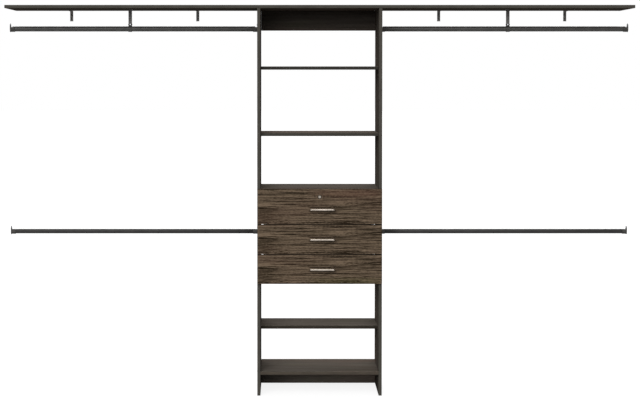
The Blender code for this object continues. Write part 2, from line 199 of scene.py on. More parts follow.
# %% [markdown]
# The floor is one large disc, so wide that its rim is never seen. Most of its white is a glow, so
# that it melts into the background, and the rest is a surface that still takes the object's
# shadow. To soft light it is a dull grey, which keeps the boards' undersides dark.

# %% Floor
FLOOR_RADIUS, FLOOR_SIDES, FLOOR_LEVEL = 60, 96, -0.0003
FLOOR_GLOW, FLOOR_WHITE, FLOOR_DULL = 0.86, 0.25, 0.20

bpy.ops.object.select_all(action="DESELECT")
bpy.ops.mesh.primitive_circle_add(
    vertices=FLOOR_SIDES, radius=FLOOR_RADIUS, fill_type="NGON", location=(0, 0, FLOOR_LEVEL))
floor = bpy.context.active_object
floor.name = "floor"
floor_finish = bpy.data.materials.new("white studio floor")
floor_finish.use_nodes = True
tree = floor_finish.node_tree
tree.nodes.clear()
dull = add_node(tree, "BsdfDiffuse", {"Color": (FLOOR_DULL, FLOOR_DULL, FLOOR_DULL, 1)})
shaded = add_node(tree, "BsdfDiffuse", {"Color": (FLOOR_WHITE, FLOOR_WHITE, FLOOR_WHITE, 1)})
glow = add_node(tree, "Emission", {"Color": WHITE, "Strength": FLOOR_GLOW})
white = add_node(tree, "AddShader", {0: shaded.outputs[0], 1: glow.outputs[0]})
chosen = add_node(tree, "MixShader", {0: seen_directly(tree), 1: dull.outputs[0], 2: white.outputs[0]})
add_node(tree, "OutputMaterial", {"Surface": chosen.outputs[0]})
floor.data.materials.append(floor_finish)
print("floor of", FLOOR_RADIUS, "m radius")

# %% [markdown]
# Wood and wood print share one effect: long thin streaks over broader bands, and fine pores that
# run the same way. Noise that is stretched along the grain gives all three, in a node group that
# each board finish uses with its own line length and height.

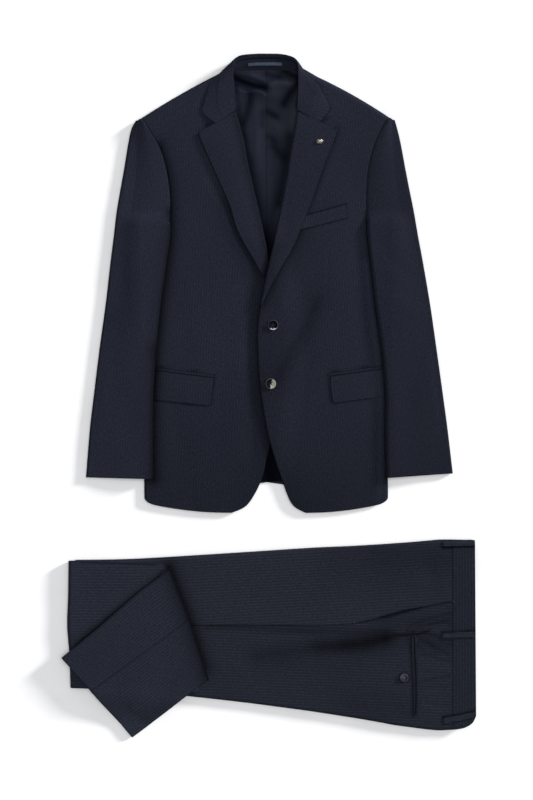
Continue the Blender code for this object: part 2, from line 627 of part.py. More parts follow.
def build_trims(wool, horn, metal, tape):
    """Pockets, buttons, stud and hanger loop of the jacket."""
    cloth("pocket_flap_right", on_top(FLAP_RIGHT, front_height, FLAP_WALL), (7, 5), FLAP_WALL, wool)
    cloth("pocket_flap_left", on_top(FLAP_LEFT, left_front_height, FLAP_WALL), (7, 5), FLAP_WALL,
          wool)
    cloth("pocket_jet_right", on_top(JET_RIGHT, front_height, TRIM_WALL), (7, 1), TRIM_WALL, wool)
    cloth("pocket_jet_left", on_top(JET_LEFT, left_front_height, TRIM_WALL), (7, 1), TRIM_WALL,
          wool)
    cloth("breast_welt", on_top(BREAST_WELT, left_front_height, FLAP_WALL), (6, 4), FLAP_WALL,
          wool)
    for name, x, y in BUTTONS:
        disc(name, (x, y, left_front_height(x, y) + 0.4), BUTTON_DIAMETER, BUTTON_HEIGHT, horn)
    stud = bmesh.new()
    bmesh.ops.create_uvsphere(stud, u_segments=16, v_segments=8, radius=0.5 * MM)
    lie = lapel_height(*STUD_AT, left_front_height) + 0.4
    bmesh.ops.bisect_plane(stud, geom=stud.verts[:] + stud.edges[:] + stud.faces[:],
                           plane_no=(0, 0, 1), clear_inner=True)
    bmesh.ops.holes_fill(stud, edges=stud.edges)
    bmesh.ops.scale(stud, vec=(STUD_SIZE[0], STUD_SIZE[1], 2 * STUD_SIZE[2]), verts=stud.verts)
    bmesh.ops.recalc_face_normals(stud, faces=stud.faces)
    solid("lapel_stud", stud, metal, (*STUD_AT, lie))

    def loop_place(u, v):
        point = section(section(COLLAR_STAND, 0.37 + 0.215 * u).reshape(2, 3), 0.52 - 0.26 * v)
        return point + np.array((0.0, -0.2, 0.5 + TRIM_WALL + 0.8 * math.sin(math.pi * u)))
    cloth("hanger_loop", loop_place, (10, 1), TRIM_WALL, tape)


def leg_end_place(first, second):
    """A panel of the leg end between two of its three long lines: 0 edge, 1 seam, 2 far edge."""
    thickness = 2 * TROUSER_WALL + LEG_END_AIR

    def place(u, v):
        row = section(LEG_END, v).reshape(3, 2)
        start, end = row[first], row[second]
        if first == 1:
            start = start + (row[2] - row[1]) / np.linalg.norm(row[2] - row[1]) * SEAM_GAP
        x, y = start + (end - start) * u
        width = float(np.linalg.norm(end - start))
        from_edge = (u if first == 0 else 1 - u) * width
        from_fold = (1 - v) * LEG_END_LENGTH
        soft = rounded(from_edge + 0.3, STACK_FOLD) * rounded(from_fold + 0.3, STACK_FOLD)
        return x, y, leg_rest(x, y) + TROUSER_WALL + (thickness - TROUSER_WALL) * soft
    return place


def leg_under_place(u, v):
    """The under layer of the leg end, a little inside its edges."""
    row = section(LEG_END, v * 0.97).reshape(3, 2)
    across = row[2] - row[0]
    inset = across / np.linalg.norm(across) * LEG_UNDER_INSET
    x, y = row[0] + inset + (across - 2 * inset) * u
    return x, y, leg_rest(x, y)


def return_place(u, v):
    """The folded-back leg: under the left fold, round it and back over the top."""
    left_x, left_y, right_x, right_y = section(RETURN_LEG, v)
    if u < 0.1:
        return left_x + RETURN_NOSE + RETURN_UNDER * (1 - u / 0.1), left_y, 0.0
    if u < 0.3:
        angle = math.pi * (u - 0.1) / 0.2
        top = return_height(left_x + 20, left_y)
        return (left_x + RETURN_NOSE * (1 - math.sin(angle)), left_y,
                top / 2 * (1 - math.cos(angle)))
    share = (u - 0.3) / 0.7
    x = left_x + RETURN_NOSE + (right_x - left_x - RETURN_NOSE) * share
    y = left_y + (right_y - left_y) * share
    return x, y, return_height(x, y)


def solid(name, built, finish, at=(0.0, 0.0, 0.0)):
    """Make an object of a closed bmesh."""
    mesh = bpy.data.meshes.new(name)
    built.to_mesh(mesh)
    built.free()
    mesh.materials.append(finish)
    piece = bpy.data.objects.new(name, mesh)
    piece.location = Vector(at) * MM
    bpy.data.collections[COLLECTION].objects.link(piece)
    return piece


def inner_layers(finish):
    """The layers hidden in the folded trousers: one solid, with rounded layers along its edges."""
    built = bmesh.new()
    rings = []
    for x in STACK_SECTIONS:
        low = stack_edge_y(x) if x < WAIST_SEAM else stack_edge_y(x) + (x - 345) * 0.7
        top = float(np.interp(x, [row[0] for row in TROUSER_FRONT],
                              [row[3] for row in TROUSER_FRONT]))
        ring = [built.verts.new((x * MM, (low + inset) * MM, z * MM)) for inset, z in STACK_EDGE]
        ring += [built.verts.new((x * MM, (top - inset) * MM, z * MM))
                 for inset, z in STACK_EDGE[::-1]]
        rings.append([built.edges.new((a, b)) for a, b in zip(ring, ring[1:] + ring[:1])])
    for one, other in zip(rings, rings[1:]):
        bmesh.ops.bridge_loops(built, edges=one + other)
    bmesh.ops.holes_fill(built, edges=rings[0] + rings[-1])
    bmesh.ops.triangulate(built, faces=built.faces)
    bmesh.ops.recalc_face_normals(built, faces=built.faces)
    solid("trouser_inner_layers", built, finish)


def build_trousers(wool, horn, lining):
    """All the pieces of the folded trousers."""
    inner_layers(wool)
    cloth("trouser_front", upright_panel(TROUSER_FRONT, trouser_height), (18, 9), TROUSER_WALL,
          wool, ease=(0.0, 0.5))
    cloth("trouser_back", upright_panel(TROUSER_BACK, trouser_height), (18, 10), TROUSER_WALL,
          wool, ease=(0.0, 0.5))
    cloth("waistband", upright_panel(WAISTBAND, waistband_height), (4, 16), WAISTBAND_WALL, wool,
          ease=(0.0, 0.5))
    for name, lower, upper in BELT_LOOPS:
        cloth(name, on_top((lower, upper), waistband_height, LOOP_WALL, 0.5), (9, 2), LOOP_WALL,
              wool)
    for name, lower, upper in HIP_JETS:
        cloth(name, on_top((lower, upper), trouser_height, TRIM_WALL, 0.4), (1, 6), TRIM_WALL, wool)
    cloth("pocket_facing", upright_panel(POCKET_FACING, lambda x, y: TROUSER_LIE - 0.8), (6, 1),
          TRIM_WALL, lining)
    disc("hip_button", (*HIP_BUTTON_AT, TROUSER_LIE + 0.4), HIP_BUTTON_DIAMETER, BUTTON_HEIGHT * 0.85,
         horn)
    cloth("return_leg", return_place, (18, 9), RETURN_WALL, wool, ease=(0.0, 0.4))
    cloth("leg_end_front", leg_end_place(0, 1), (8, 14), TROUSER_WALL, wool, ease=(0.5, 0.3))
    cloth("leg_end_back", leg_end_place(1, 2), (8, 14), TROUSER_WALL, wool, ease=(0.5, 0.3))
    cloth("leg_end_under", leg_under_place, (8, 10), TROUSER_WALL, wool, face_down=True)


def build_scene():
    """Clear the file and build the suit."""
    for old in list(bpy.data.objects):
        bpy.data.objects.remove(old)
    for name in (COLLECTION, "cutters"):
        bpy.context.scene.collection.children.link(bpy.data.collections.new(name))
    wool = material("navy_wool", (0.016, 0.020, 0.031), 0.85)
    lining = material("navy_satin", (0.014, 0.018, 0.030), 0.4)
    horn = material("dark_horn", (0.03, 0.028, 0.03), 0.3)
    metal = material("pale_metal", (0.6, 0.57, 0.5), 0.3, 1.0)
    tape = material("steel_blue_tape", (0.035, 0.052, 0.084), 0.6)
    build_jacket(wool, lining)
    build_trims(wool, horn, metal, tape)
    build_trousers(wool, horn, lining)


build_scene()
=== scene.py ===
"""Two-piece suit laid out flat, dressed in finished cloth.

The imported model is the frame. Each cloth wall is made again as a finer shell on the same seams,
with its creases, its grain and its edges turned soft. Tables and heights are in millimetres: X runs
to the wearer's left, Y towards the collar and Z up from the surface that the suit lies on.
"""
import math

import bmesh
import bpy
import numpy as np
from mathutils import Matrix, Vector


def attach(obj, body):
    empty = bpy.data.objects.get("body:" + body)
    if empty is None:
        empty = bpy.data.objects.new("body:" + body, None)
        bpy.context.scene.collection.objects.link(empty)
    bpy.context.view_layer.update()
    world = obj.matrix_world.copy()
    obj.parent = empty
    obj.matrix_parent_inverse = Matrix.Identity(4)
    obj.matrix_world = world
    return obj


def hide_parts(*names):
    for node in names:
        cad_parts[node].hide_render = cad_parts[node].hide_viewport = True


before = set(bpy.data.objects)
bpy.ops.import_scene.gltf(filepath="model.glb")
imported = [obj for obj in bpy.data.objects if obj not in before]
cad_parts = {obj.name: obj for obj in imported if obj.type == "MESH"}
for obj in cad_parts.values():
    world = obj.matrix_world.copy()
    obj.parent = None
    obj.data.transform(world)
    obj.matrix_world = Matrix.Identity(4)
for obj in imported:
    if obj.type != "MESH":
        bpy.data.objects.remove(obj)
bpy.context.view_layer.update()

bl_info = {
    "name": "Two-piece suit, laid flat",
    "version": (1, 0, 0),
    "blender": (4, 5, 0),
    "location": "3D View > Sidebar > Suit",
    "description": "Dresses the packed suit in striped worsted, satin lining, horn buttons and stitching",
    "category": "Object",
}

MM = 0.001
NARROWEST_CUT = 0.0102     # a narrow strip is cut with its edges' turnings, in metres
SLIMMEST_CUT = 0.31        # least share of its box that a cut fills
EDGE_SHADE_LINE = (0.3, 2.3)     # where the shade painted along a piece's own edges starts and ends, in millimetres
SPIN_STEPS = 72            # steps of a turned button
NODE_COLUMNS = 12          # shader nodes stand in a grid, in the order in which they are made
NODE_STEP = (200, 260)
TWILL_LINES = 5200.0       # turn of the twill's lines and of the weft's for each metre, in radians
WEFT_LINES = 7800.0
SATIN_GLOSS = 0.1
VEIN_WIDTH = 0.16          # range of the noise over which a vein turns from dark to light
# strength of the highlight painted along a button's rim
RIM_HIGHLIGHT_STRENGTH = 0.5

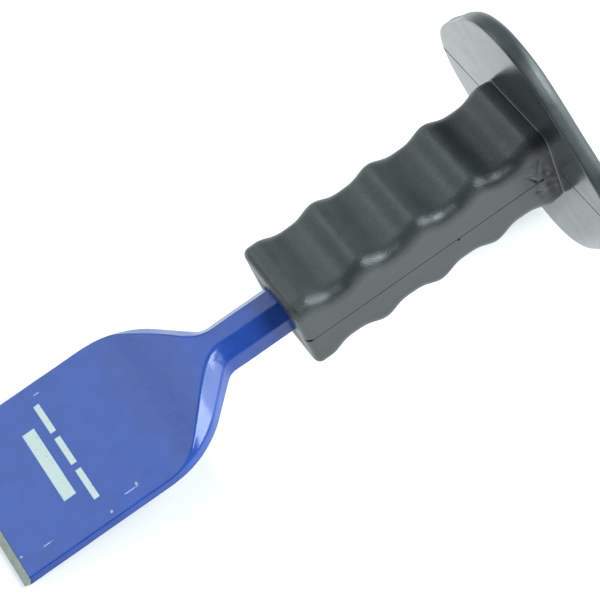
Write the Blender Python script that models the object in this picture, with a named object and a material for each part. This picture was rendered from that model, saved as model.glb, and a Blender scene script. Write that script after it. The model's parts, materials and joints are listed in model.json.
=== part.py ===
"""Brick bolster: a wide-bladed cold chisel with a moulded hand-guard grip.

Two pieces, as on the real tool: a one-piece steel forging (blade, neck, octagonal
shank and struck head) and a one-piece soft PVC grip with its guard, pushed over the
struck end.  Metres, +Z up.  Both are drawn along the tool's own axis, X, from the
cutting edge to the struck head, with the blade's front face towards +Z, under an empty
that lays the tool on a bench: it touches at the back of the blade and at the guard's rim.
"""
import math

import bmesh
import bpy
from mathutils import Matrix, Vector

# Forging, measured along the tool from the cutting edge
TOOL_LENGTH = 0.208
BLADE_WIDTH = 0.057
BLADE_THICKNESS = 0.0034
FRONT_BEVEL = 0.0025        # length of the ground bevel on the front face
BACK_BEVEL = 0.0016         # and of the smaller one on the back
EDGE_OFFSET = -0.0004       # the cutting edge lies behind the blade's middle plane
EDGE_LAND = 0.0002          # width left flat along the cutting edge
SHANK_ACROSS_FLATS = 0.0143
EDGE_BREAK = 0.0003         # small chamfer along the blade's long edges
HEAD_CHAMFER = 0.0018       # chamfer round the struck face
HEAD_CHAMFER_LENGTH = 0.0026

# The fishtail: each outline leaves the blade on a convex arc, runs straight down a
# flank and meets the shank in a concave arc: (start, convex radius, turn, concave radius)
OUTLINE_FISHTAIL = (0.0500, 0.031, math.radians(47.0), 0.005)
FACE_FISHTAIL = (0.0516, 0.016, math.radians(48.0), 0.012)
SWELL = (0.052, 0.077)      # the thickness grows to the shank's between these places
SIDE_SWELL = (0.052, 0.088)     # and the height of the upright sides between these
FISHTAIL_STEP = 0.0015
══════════
Give back, word for word, only the lines above from the line holding "0.028, 0.03), 0.3)" to the line holding "in finished cloth.", both included.

» Task response:
    horn = material("dark_horn", (0.03, 0.028, 0.03), 0.3)
    metal = material("pale_metal", (0.6, 0.57, 0.5), 0.3, 1.0)
    tape = material("steel_blue_tape", (0.035, 0.052, 0.084), 0.6)
    build_jacket(wool, lining)
    build_trims(wool, horn, metal, tape)
    build_trousers(wool, horn, lining)


build_scene()
=== scene.py ===
"""Two-piece suit laid out flat, dressed in finished cloth.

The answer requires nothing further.